If you waste or lose or party or piss away your income (Andrew...), it's on stuff for YOU - no one else.

By and large, the mainstream, "straight" community doesn't have that luxury. So, on a one-to-one basis, it's obvious that we have substantially more discretionary-income. Add that to the additional, self-focused, "discretionary TIME" (to travel, party, get a higher education, spend at the office) that we have and you've got a pretty powerful picture of a person whose money is a very attractive target for advertisers and marketers of every stripe.
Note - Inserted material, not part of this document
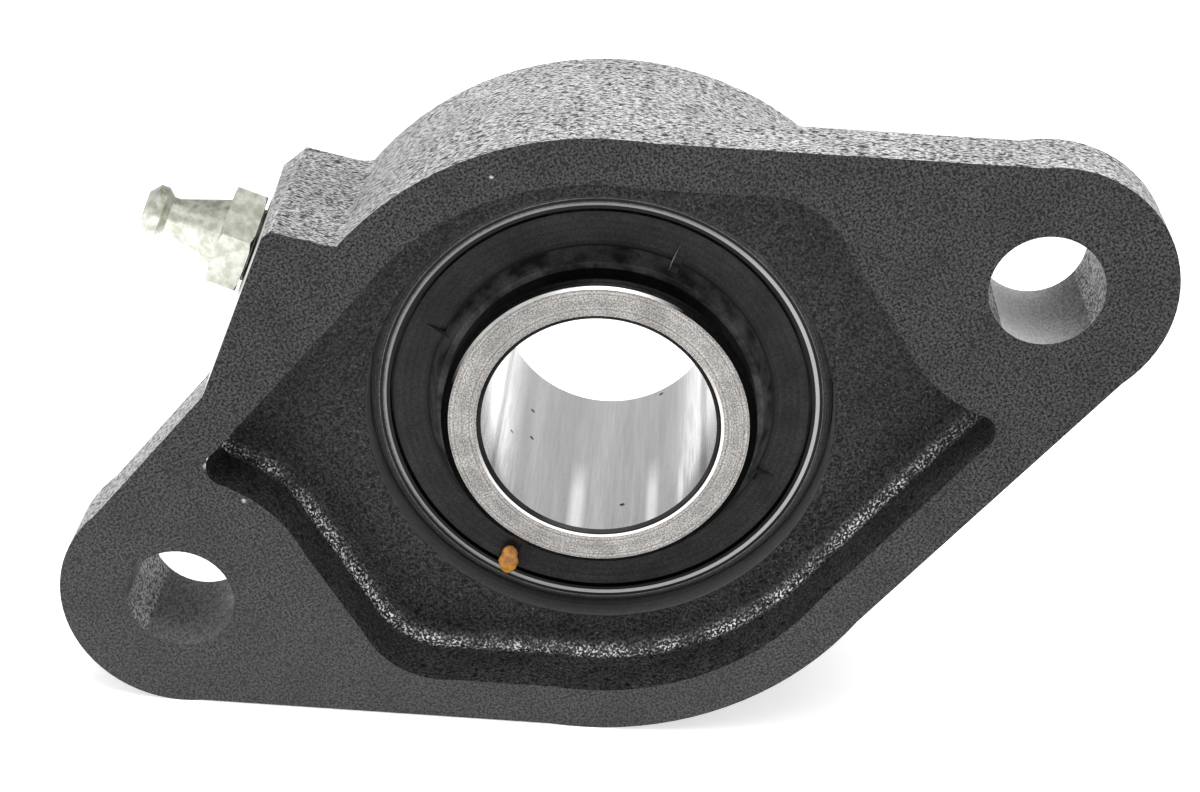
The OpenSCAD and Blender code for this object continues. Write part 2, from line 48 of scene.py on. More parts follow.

We're not somehow "better" or "richer" or "luckier" than our striaght counterparts - we just don't go through life with that additional financial baggage.

Anonymous said...

I'm not rich by any means. I'm a social worker at a non-profit community based agency, but I make about the same money as my single mom sister with three kids and don't struggle nearly as much as she does. I get along in a smaller place (cheaper) and my bills are less since I am only bying for one. My boyfriend raised three sons and struggled and worked long hours to give them the things he wanted them to have. Now, he and I together seem to have quite a bit of disposable income to use for traveling, dining out, etc. I don't have a blog or google i.d. but my name's Russ. Hi all.

DL said...

I appreciate Gregg's insight. While it's true that we don't have to have the costs associated with a traditional family, it can be sometimes hard to live up to our press. While I guess for marketing purposes it works to set gay guys up as a demographic, the gist of this blog is that middle aged gays are pigeon-holed in so many ways. The assumption is that there are any funds left at the end of the month. Like most populations that just isn't true for even the most frugal of us that live in big cities with normal jobs. I certainly don't begrudge the marketing folks for going after disposable income, my job in the blogosphere is to shine some reality on the life of the middle aged gay. We are not sexless, we are not bitter, we do not have to stay at home and watch TV all the time unless we want to, and we may not be rich. (I mean isn't it an assumption that Andrew pissed his money away. Maybe it's about income and not about being financially frivolous. That assumption demonstrates the problem.) Anything that makes the middle aged queer feel inferior is my target and you can only hear about the supposed disposable income enough times to start wondering if there isn't something wrong with you if you don't have it. It's okay to have a normal income and normal expenses and struggle like most people in our world do. If you don't have a bunch of disposable income - you're still a viable part of our community. While I appreciate what Gregg says and it sounds like a good marketing strategy to target those who have it, not all gay guys have disposable income and that's alright.

Anonymous said...

There are also those in the community who came out after having kids, and lost a bundle in divorce and child care. Just another perspective from a guy who's been there. Disposable income? I'm not poor, but I can't keep up with all the mr. Jones in my gayborhood.

Anonymous said...

Where is my disposable income? It has gone to my IRA, defered comp. and other savings so I can support myself in old age. I could live a much higher lifestyle now, but what about when I am 95?

Anonymous said...

Disposable money? Really now. please...

"Die Broke: A Radical Four-Part Financial Plan" ~ by Stephen Pollan (Author), Mark Levine

Money is not everything. Enjoy life Now!